Problem statement:
Copy, in full, each line of the material that holds the word "piece".

Entries:
....................

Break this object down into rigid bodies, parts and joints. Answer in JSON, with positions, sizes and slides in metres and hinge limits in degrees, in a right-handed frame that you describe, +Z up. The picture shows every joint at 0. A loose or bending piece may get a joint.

....................

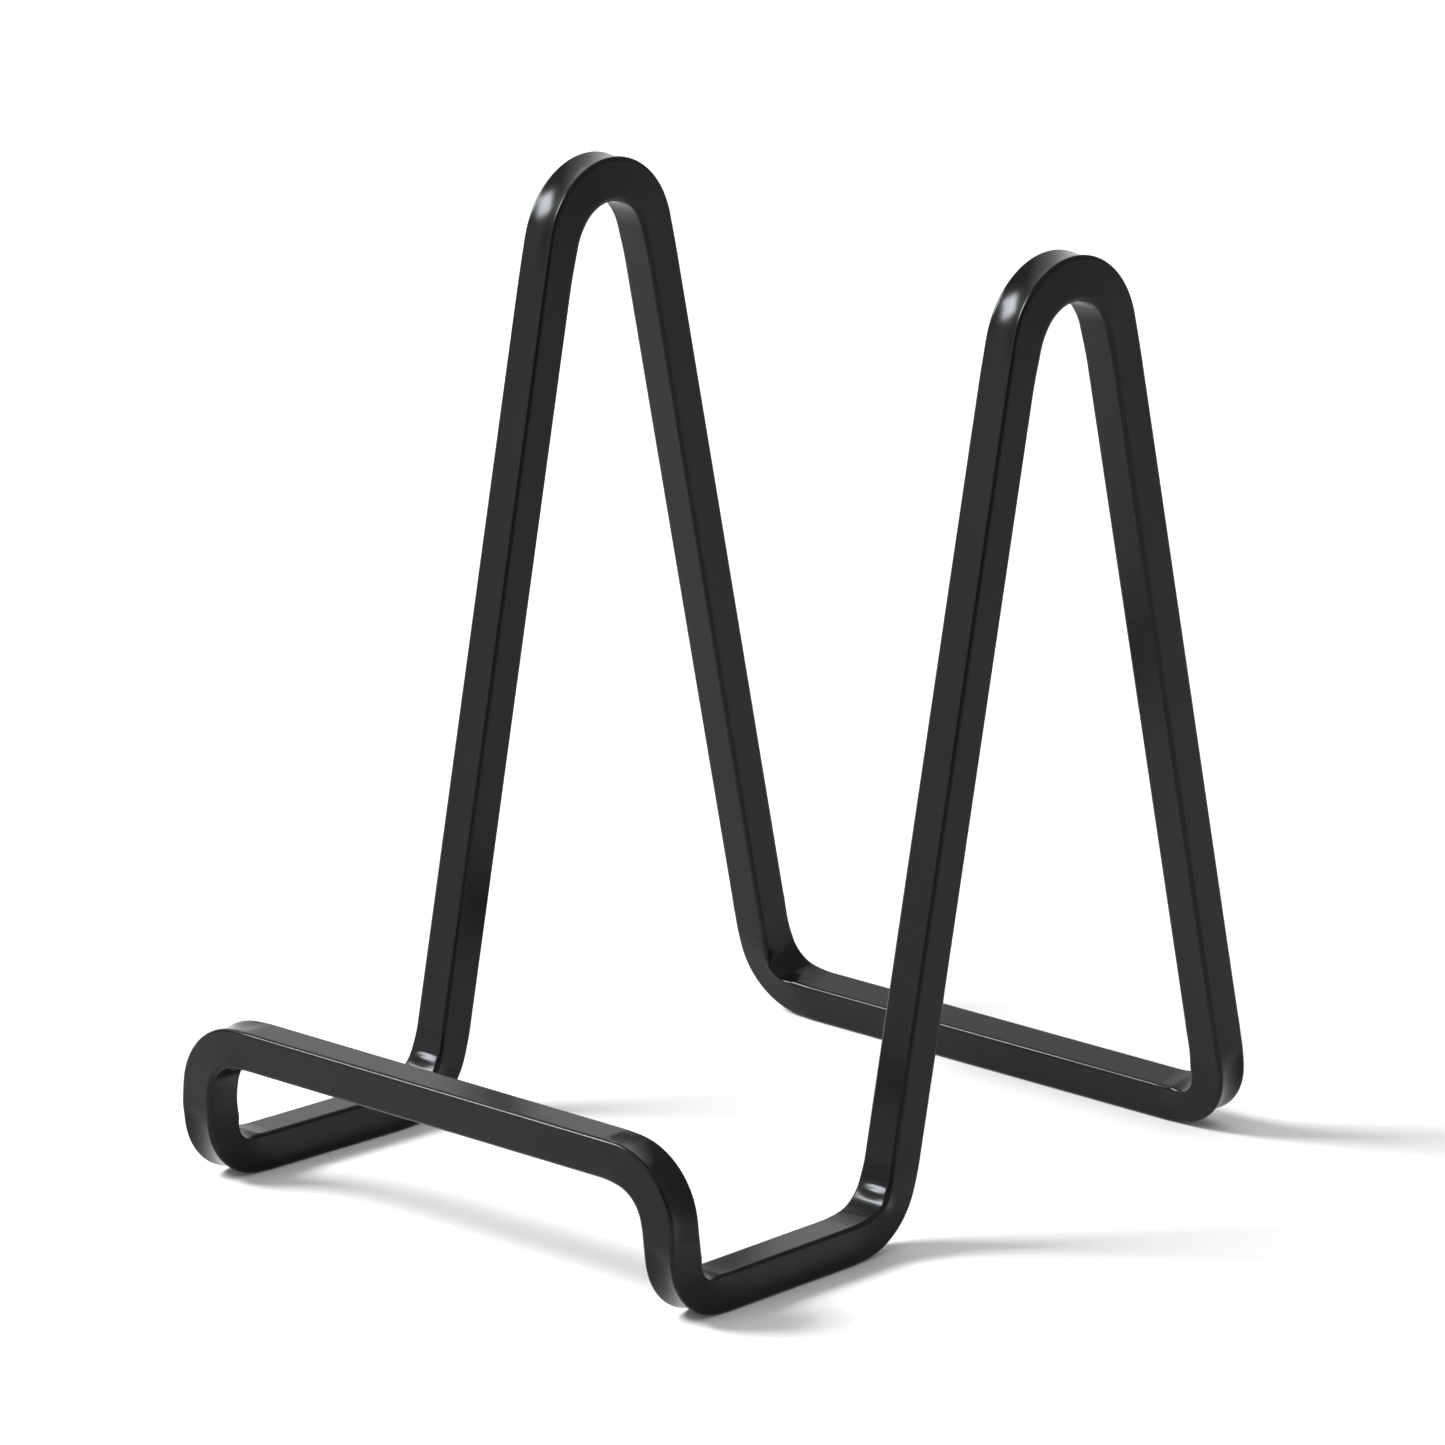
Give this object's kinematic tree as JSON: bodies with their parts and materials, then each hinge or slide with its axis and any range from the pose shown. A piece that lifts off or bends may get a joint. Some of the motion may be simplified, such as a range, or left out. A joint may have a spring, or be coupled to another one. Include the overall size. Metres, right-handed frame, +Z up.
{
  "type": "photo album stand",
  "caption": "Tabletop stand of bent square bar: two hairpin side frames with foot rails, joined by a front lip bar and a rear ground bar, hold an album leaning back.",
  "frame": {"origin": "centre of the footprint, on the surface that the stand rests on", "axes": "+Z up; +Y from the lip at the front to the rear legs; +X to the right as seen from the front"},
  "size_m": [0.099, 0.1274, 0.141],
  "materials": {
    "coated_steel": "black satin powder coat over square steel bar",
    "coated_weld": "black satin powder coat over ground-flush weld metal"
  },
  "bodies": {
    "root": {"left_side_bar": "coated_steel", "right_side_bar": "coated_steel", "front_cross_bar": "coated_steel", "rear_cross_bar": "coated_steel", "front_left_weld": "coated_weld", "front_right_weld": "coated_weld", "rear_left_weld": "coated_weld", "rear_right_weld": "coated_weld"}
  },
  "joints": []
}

....................

Answer for this exercise:
Break this object down into rigid bodies, parts and joints. Answer in JSON, with positions, sizes and slides in metres and hinge limits in degrees, in a right-handed frame that you describe, +Z up. The picture shows every joint at 0. A loose or bending piece may get a joint.
Give this object's kinematic tree as JSON: bodies with their parts and materials, then each hinge or slide with its axis and any range from the pose shown. A piece that lifts off or bends may get a joint. Some of the motion may be simplified, such as a range, or left out. A joint may have a spring, or be coupled to another one. Include the overall size. Metres, right-handed frame, +Z up.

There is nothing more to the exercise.